En la jurisprudencia española sí que contamos con diversos ejemplos; alguno de ellos, muy conocido por la opinión pública como fue la famosa sentencia del Tribunal Supremo 4918/1990, de 25 de junio, que confirmó en casación la condena a un comisario y dos inspectores de policía a más de 29 años de reclusión como autores criminalmente responsables (…) de un delito de detención ilegal con desaparición forzada de Santiago Corella, el Nani, ocurrida el 13 de noviembre de 1983. El cuerpo del primer desaparecido de la democracia se buscó en un descampado de Vicálvaro, dos pantanos de Jaén y Córdoba y la finca de un aristócrata andaluz, pero nunca apareció.
Este fue un caso muy divulgado por los medios de comunicación pero existen otros menos conocidos, como el que resolvió la sentencia del Tribunal Supremo 6179/1998, de 24 de octubre, condenando a un hombre por el secuestro del padre de su novia para pedir un rescate, porque los indicios positivos probados en la causa son en sí mismo suficientes para acreditar la autoría de, al menos, la privación ilegal de la libertad de la víctima, cuyo cuerpo tampoco llegó a aparecer. Según esta resolución, la total desaparición de éste [el Sr. J.C.] puede obedecer, como es lógico pensar, a un homicidio, pero -por ahora- ello no está probado. Pero, en todo caso, mientras no se pruebe el homicidio, está sin embargo probada la privación ilegal de su libertad, presupuesto necesario para su eventual homicidio.
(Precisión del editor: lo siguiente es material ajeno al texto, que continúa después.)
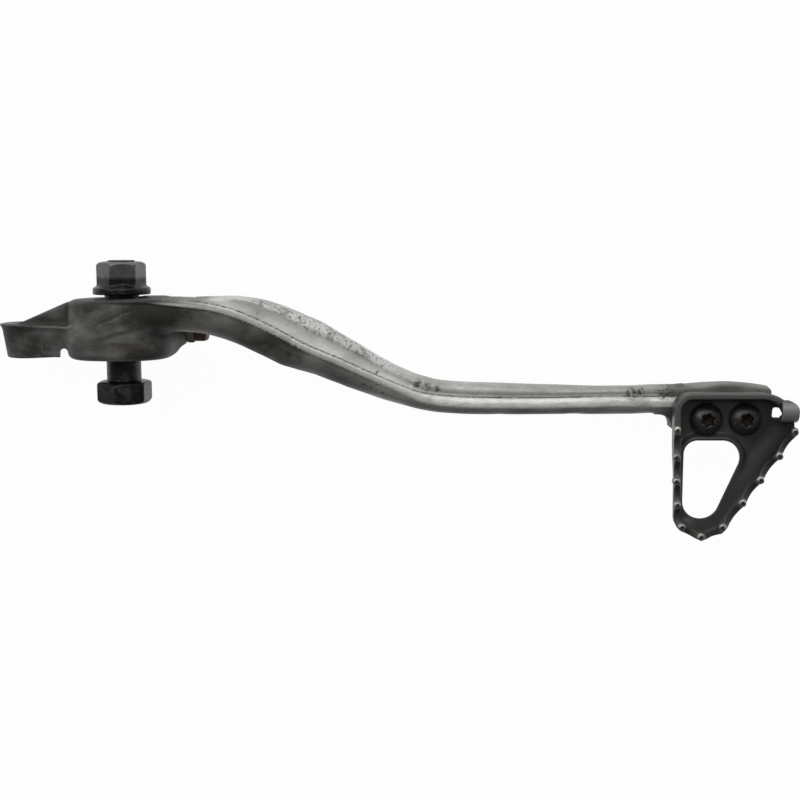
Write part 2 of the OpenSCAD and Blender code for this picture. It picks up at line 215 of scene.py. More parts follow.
def curve(x, xs, ys):
    """Smooth curve through points, with no overshoot (monotone cubic)."""
    xs, ys = np.asarray(xs, float), np.asarray(ys, float)
    d = np.diff(ys) / np.diff(xs)
    m = np.zeros_like(ys)
    product, total = d[1:] * d[:-1], d[1:] + d[:-1]
    m[1:-1] = np.where(product > 0, 2 * product / np.where(total == 0, 1, total), 0)
    m[0], m[-1] = d[0], d[-1]
    x = np.clip(x, xs[0], xs[-1])
    i = np.clip(np.searchsorted(xs, x) - 1, 0, len(xs) - 2)
    w = xs[i + 1] - xs[i]
    t = (x - xs[i]) / w
    return ((2 * t**3 - 3 * t**2 + 1) * ys[i] + (t**3 - 2 * t**2 + t) * w * m[i]
            + (3 * t**2 - 2 * t**3) * ys[i + 1] + (t**3 - t**2) * w * m[i + 1])


# ---------------------------------------------------------------- forging
# Hub: radius and height of its parting plane, width, draft in degrees; bores of
# the bushes and seals; push rod eye; stop screw; plate screws
HUB_R, HUB_W, PART_Y, HUB_DRAFT = 18.9, 20.2, 10.4, 4.5
BUSH_R, SEAL_R, SEAL_LOW, SEAL_HIGH = 8.05, 9.27, 2.7, 17.5
EYE, EYE_BORE, TAIL_TOP = (-34.9, -7.5), 4.0, 11.2
STOP_Y, STOP_Z, STOP_BORE = 11.4, -9.0, 4.02
SCREW_X, SCREW_Y, SCREW_BORE = (207.3, 221.3), -23.2, 3.02
# Stations of the arm: x, ridge y, from the ridge to the inner side, to the
# crease and to the outer side, half height, middle z
ARM = np.array([
    [-9, 19.2, 0.3, 0.2, 8.6, 4.6, 9.9],
    [-4, 19.7, 0.3, 0.3, 9.8, 7.0, 9.9],
    [5, 20.2, 0.4, 0.4, 10.6, 8.6, 9.9],
    [11, 20.3, 0.5, 0.6, 10.5, 8.7, 9.8],
    [18, 20.0, 0.9, 1.0, 10.2, 8.6, 9.6],
    [28, 19.1, 2.1, 2.2, 9.8, 8.6, 9.0],
    [34.4, 18.0, 3.4, 3.5, 10.2, 8.5, 8.4],
    [41, 16.1, 5.2, 5.4, 10.7, 8.4, 7.5],
    [48, 13.1, 7.7, 6.65, 11.1, 8.3, 6.6],
    [55.3, 9.4, 9.4, 6.7, 11.2, 8.2, 5.5],
    [62, 5.5, 10.6, 6.7, 9.4, 7.9, 4.4],
    [69, 2.1, 10.9, 6.5, 8.4, 7.7, 3.3],
    [76, -1.0, 9.8, 6.1, 8.3, 7.6, 2.0],
    [83.4, -4.5, 8.8, 5.4, 7.6, 7.4, 0.9],
    [90.6, -7.9, 7.7, 4.6, 6.9, 7.2, -0.2],
    [97.8, -11.2, 7.2, 4.0, 5.8, 7.05, -1.3],
    [105, -14.2, 7.2, 3.7, 4.8, 6.9, -2.4],
    [112.3, -15.6, 6.8, 3.5, 4.6, 6.7, -3.3],
    [124.4, -16.5, 6.8, 3.4, 4.5, 6.55, -4.6],
    [151, -17.0, 6.1, 3.2, 4.4, 6.4, -7.5],
    [171.6, -16.8, 5.1, 3.2, 4.9, 6.3, -9.5],
    [180, -17.0, 5.3, 3.3, 4.8, 5.9, -10.5],
    [188.5, -17.4, 6.0, 3.2, 4.3, 4.3, -11.6],
    [200, -17.2, 6.0, 2.7, 4.4, 3.9, -11.9]])
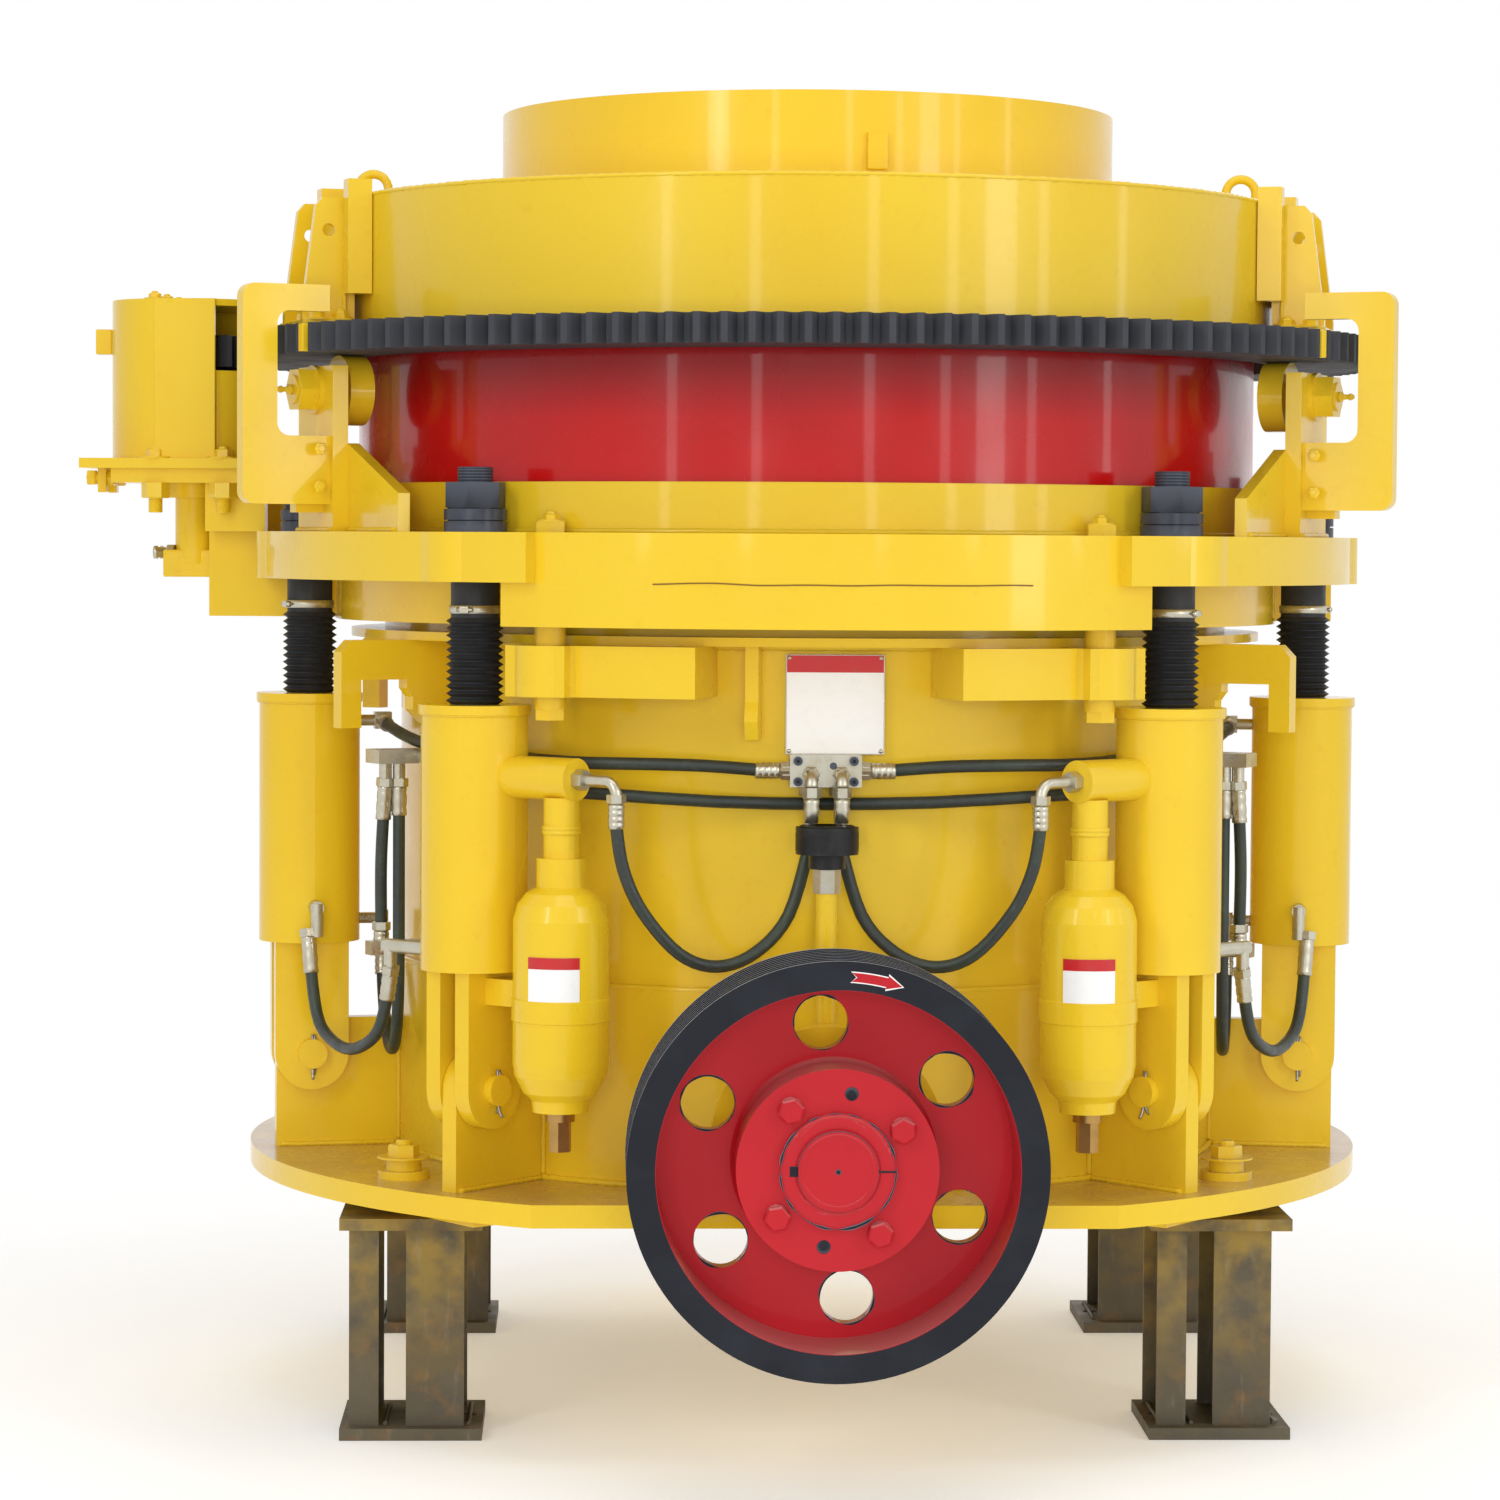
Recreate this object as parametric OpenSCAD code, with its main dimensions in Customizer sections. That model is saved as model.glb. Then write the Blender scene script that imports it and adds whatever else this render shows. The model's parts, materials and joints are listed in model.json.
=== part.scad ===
// Multi-cylinder hydraulic cone crusher standing on four short steel stands.
// Millimetres. +Z is up, the floor is z = 0, the machine axis is the Z axis
// and the drive pulley points to -Y.

/* [Stands] */
// Height of a stand with its base and top plates
stand_h = 376; // [340:4:420]
// Distance from the machine axis to a stand, left to right
stand_x = 685; // [660:5:720]
// Distance from the machine axis to a stand, front to back
stand_y = 500; // [480:5:540]

/* [Main frame] */
// Radius of the frame shell; the rings and the cylinders follow it
shell_r = 730; // [700:5:760]
// Wall of the frame shell
shell_wall = 45; // [35:5:55]
// Height of the main frame from the underside of its flange
frame_h = 960; // [930:5:1000]
// Thickness of the base flange
flange_t = 38; // [30:2:50]

/* [Tramp release cylinders] */
// Radius of a cylinder barrel
barrel_r = 89; // [80:1:92]
// Radius of a cylinder rod
rod_r = 29; // [25:1:32]

/* [Adjustment ring] */
// Thickness of the adjustment ring at the front
ring_t = 154; // [140:2:170]
// Height of the clamp band on the ring
band_h = 84; // [70:2:100]

/* [Drive ring] */
// Tooth module of the gear ring and its pinion
gear_module = 14; // [12:1:16]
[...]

Pero si hay un caso que forma parte del subconsciente colectivo español ese fue la desaparición del pastor José María Grimaldos López en el pequeño pueblo manchego de Tresjuncos, durante el verano de 1910, a quien se supuso muerto violentamente. La Guardia Civil acabó deteniendo tanto al mayoral de la finca, León Sánchez Gascón, como al guarda, Gregorio Valero Contreras, y después de someterles a todo tipo de torturas –confesión arrancada en el sumario mediante violencias inusitadas, señaló el decreto que los indultó– confesaron un crimen que no habían cometido y permanecieron casi cinco años recluidos hasta que la Audiencia Provincial los enjuició, condenándoles el 23 de mayo de 1918 a 18 años de cárcel. Aunque al final fueron indultados en 1925, un año más tarde, el pastor Grimaldos apareció vivo por el pueblo, buscando una partida de bautismo en su parroquia. Ante el clamor popular, el Supremo anuló aquella sentencia condenatoria de la Audiencia y, durante la II República, una ley de 10 de diciembre de 1935 indemnizó a los dos reos con una pensión personal, inalienable e inembargable de 3.000 pesetas anuales por el error judicial conocido como el Crimen de Cuenca. Desde entonces, aunque hubo un tiempo en que los jueces se lo pensaban dos veces antes de condenar a nadie sin hallar el cuerpo de la víctima; hoy en día, como hemos visto, se puede probar, al menos, el secuestro o la detención ilegal y condenar al agresor por esos delitos.